As I started to walk her through the logical order of things and point out some real deficits in her company’s positioning and visual identity, she got defensive. All she wanted to know was how much it was going to cost for Altitude to write for her and how many leads she’d get.
Finally, she came around.
That’s when we started talking more strategic and how it’s not about writing a blog or sending out a press release. It’s about alignment with the brand and a plan that is based on the realities of goals, time and budget. And it’s about commitment – sticking to the plan. As we sketched out the bones of an editorial strategy, tremendous opportunity presented itself for the company to sponsor some primary research on the future of the market in a niche of the space that the company could own from a thought leadership standpoint.
The research could then be used as the lynchpin to a year’s worth of content – research paper, blogs, e-books for lead capture purposes and months’ worth of social media bait to drive site traffic and secure speaking engagements at industry events.
According to a 2014 study by Marketo, about one-third of companies don’t have a marketing plan.
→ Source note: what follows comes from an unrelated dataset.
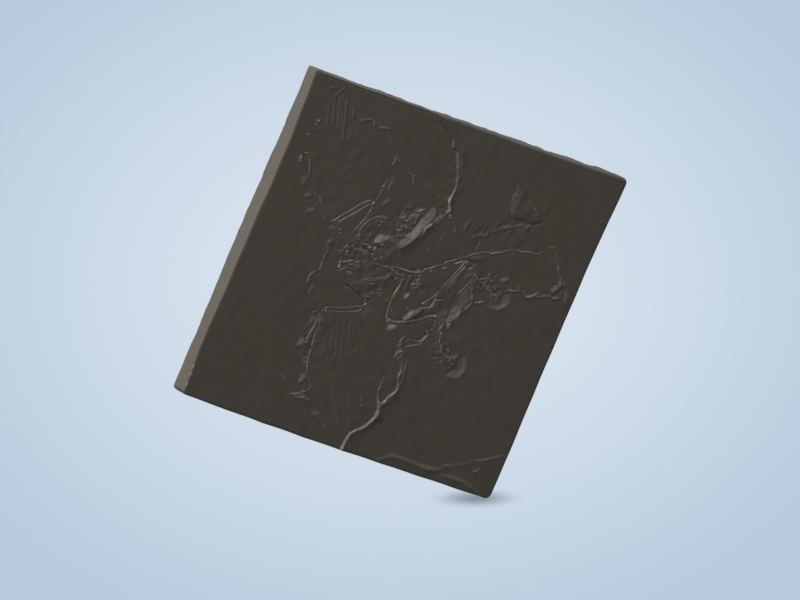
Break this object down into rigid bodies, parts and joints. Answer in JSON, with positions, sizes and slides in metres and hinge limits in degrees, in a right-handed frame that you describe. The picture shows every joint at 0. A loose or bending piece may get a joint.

Only 56 percent of small businesses (fewer than 50 employees) have one. Simply put, there is no excuse. So if you don’t have a marketing plan, you are likely letting the tactics du jour run the show. This is ultimately costing you more time and more money than it would to develop a solid plan based on the realities of time, budget, goals and skills. If you have a plan, go back and make sure it is in alignment with the brand and can be supported by the foundation you have built.
Step 4: Business development.
Unless you are offering a “buy now” product, solution or service, there’s a fine gray line between marketing and sales. Too often, organizations that invest in steps 1-3 believe the job is done there and they don’t look further down the funnel into sales opportunity conversion.
A well-defined brand, solid foundation and strategic approach to marketing has one major goal: to get a prospect to want to engage in a sales conversation. That’s right. A real conversation. And here’s where the shades of gray come into play.
A client in the cloud computing space was correct in believing that marketing’s job was to drive leads – and invested smartly in steps 1-3 above. But business was flat. So we analyzed the leads that were coming in, assessed the quality of those leads and started to collaboratively problem solve.
We discovered that the company was getting about 40 leads per month, of which 20 were classified as high quality – the prospect had visited the website before, downloaded a white paper, signed up for a newsletter, had an email address that was from a business in the client’s top 1,000 target list or some combination of the four. Only one out of 20 turned into a sale.
The VP of sales’ answer was to double the number of leads. The real answer was to improve the close rate because the cost to double the leads was exponentially higher in this space whereas the cost of improving conversions further down the lead funnel was a matter of a shorter, more compelling demo, better follow up and better-trained sales folks.
So, the next time you are looking at your sales and asking what you need to do grow the business remember that success needs to follow a logical order of things. Pick apart each of the steps above. Assess. Measure. Test. Reassess. And stop wasting your time trying to answer which came first, the chicken or the egg. Because it’s clearly the chicken.